= Stated problem =
Your task is to print every entry below exactly as given.

= Data to use =

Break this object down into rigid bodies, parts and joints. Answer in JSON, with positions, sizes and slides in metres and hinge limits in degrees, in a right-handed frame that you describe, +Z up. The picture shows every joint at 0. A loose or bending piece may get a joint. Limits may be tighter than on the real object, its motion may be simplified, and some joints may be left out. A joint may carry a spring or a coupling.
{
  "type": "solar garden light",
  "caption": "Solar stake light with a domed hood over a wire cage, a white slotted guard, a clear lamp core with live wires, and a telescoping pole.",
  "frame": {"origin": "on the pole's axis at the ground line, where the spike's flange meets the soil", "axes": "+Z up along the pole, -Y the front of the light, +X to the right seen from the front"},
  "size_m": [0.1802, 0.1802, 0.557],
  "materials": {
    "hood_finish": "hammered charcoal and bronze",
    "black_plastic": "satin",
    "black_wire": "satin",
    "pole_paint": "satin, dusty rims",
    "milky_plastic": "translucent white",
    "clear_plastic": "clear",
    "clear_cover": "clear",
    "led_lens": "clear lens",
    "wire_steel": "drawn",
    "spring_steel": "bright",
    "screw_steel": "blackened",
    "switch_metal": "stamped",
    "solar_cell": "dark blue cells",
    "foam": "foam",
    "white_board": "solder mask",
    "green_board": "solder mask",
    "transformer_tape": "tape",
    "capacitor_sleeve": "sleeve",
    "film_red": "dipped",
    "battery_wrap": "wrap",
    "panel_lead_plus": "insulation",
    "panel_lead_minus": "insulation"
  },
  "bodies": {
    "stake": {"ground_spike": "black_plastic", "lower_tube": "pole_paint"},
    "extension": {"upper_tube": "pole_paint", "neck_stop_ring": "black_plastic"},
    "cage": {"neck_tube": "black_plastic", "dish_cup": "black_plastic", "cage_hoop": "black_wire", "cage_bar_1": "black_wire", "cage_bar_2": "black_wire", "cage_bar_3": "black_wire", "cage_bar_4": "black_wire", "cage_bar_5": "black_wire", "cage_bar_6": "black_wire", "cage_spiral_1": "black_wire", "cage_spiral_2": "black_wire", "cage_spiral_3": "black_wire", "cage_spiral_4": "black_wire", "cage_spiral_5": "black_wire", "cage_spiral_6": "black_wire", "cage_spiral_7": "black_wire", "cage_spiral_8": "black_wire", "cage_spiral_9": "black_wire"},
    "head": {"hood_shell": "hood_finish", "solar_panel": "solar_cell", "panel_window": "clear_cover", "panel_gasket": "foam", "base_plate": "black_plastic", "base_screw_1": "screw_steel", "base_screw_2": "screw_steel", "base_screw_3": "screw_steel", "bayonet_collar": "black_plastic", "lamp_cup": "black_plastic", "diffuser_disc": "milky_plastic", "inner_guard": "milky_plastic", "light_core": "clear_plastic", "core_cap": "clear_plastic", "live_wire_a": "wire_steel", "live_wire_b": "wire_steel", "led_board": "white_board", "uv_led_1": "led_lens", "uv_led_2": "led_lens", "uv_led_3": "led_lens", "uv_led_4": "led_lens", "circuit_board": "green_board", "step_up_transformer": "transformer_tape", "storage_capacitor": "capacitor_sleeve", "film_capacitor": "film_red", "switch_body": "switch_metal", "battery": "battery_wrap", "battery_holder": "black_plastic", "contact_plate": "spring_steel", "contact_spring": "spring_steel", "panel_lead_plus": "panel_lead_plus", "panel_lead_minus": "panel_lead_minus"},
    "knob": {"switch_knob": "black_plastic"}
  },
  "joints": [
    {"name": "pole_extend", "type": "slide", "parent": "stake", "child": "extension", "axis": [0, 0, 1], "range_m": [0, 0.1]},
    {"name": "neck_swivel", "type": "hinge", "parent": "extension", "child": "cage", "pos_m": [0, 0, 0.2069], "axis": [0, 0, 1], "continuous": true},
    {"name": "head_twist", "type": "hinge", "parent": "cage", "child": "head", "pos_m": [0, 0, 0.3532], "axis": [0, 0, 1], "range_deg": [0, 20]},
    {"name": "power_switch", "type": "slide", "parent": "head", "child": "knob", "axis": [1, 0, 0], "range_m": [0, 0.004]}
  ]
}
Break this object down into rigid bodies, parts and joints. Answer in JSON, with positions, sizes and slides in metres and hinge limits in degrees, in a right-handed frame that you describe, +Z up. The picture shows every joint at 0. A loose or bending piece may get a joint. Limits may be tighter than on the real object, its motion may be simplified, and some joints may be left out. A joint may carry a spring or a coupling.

= Task answer =
Break this object down into rigid bodies, parts and joints. Answer in JSON, with positions, sizes and slides in metres and hinge limits in degrees, in a right-handed frame that you describe, +Z up. The picture shows every joint at 0. A loose or bending piece may get a joint. Limits may be tighter than on the real object, its motion may be simplified, and some joints may be left out. A joint may carry a spring or a coupling.
{
  "type": "solar garden light",
  "caption": "Solar stake light with a domed hood over a wire cage, a white slotted guard, a clear lamp core with live wires, and a telescoping pole.",
  "frame": {"origin": "on the pole's axis at the ground line, where the spike's flange meets the soil", "axes": "+Z up along the pole, -Y the front of the light, +X to the right seen from the front"},
  "size_m": [0.1802, 0.1802, 0.557],
  "materials": {
    "hood_finish": "hammered charcoal and bronze",
    "black_plastic": "satin",
    "black_wire": "satin",
    "pole_paint": "satin, dusty rims",
    "milky_plastic": "translucent white",
    "clear_plastic": "clear",
    "clear_cover": "clear",
    "led_lens": "clear lens",
    "wire_steel": "drawn",
    "spring_steel": "bright",
    "screw_steel": "blackened",
    "switch_metal": "stamped",
    "solar_cell": "dark blue cells",
    "foam": "foam",
    "white_board": "solder mask",
    "green_board": "solder mask",
    "transformer_tape": "tape",
    "capacitor_sleeve": "sleeve",
    "film_red": "dipped",
    "battery_wrap": "wrap",
    "panel_lead_plus": "insulation",
    "panel_lead_minus": "insulation"
  },
  "bodies": {
    "stake": {"ground_spike": "black_plastic", "lower_tube": "pole_paint"},
    "extension": {"upper_tube": "pole_paint", "neck_stop_ring": "black_plastic"},
    "cage": {"neck_tube": "black_plastic", "dish_cup": "black_plastic", "cage_hoop": "black_wire", "cage_bar_1": "black_wire", "cage_bar_2": "black_wire", "cage_bar_3": "black_wire", "cage_bar_4": "black_wire", "cage_bar_5": "black_wire", "cage_bar_6": "black_wire", "cage_spiral_1": "black_wire", "cage_spiral_2": "black_wire", "cage_spiral_3": "black_wire", "cage_spiral_4": "black_wire", "cage_spiral_5": "black_wire", "cage_spiral_6": "black_wire", "cage_spiral_7": "black_wire", "cage_spiral_8": "black_wire", "cage_spiral_9": "black_wire"},
    "head": {"hood_shell": "hood_finish", "solar_panel": "solar_cell", "panel_window": "clear_cover", "panel_gasket": "foam", "base_plate": "black_plastic", "base_screw_1": "screw_steel", "base_screw_2": "screw_steel", "base_screw_3": "screw_steel", "bayonet_collar": "black_plastic", "lamp_cup": "black_plastic", "diffuser_disc": "milky_plastic", "inner_guard": "milky_plastic", "light_core": "clear_plastic", "core_cap": "clear_plastic", "live_wire_a": "wire_steel", "live_wire_b": "wire_steel", "led_board": "white_board", "uv_led_1": "led_lens", "uv_led_2": "led_lens", "uv_led_3": "led_lens", "uv_led_4": "led_lens", "circuit_board": "green_board", "step_up_transformer": "transformer_tape", "storage_capacitor": "capacitor_sleeve", "film_capacitor": "film_red", "switch_body": "switch_metal", "battery": "battery_wrap", "battery_holder": "black_plastic", "contact_plate": "spring_steel", "contact_spring": "spring_steel", "panel_lead_plus": "panel_lead_plus", "panel_lead_minus": "panel_lead_minus"},
    "knob": {"switch_knob": "black_plastic"}
  },
  "joints": [
    {"name": "pole_extend", "type": "slide", "parent": "stake", "child": "extension", "axis": [0, 0, 1], "range_m": [0, 0.1]},
    {"name": "neck_swivel", "type": "hinge", "parent": "extension", "child": "cage", "pos_m": [0, 0, 0.2069], "axis": [0, 0, 1], "continuous": true},
    {"name": "head_twist", "type": "hinge", "parent": "cage", "child": "head", "pos_m": [0, 0, 0.3532], "axis": [0, 0, 1], "range_deg": [0, 20]},
    {"name": "power_switch", "type": "slide", "parent": "head", "child": "knob", "axis": [1, 0, 0], "range_m": [0, 0.004]}
  ]
}
Break this object down into rigid bodies, parts and joints. Answer in JSON, with positions, sizes and slides in metres and hinge limits in degrees, in a right-handed frame that you describe, +Z up. The picture shows every joint at 0. A loose or bending piece may get a joint. Limits may be tighter than on the real object, its motion may be simplified, and some joints may be left out. A joint may carry a spring or a coupling.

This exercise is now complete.